If you assume some lawmakers will vote for RAWA simply to gain favor with Sheldon Adelson, then it stands to reason there are lawmakers who would oppose it just to get under his skin and watch the bill fail.

Sheldon Adelson has poured millions of dollars into the campaign coffers of many lawmakers opponents over the years, and there are certainly plenty of them still in Congress who would be interested in learning about Adelson’s direct links to Jason Chaffetz’s RAWA legislation.

The approach: It’s all about crony capitalism when you’re talking to these lawmakers.

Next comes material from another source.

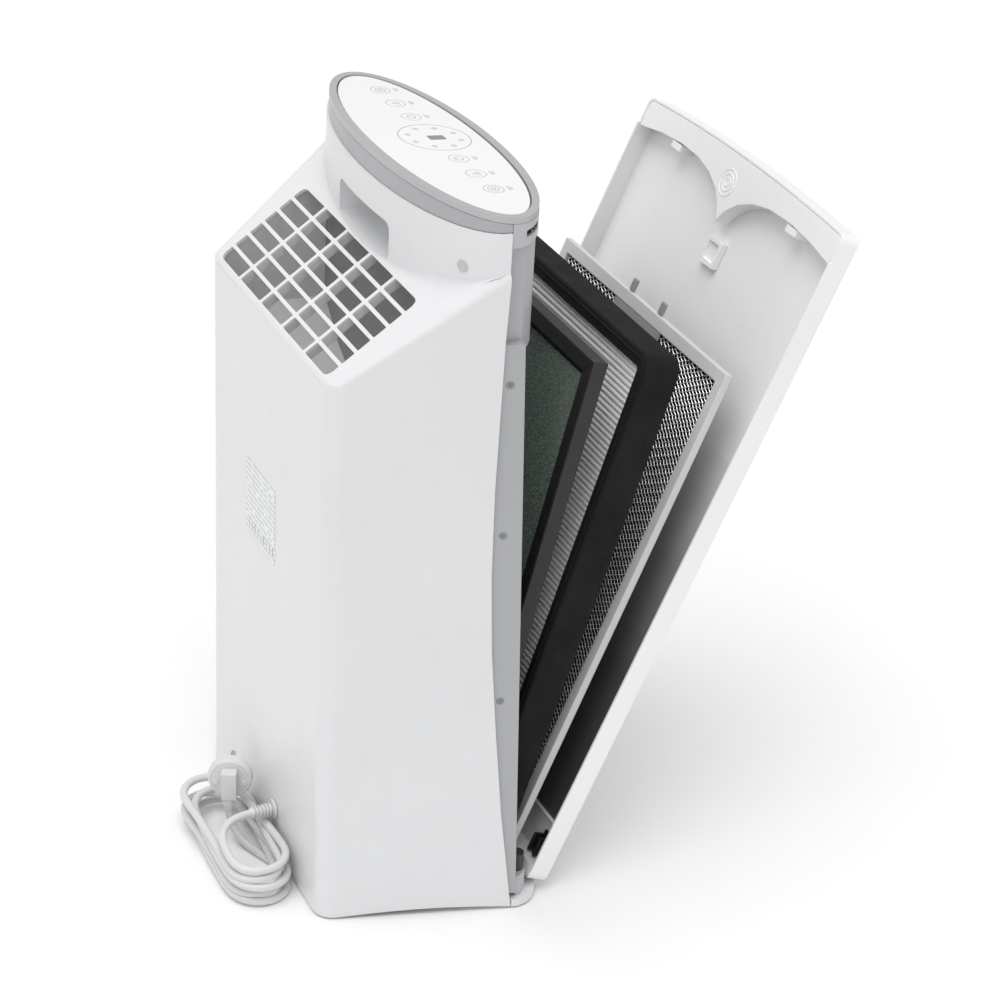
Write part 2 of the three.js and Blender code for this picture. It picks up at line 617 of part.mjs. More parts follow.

Target #5: Lawmakers who seem genuinely conflicted

During the RAWA hearing that took place in the House Judiciary Subcommittee last month, Representatives Bob Goodlatte, Sheila Jackson-Lee, and Cedric Richmond all seemed on the fence on this issue.

These are the lawmakers we need to get in touch with – in a respectful manner. Tweeting 140 character slogans at them nonstop is not going to do it, and may have the opposite effect.

We need to schedule time with them, write detailed letters to them, and make them aware of insightful articles on the topic of online gambling.

The approach: Be respectful and approach them with facts, even if this means leaving literature with their staff. Let them come to the issue on their own terms, but be there to answer any questions they might have.

Final thought

Most of these lawmakers will remain quiet on the subject, but some might turn into vocal advocates for gaming regulation. All we need is a handful of these politicians to get a bill introduced, as long as we have enough silent proponents willing to vote “yea” on that bill.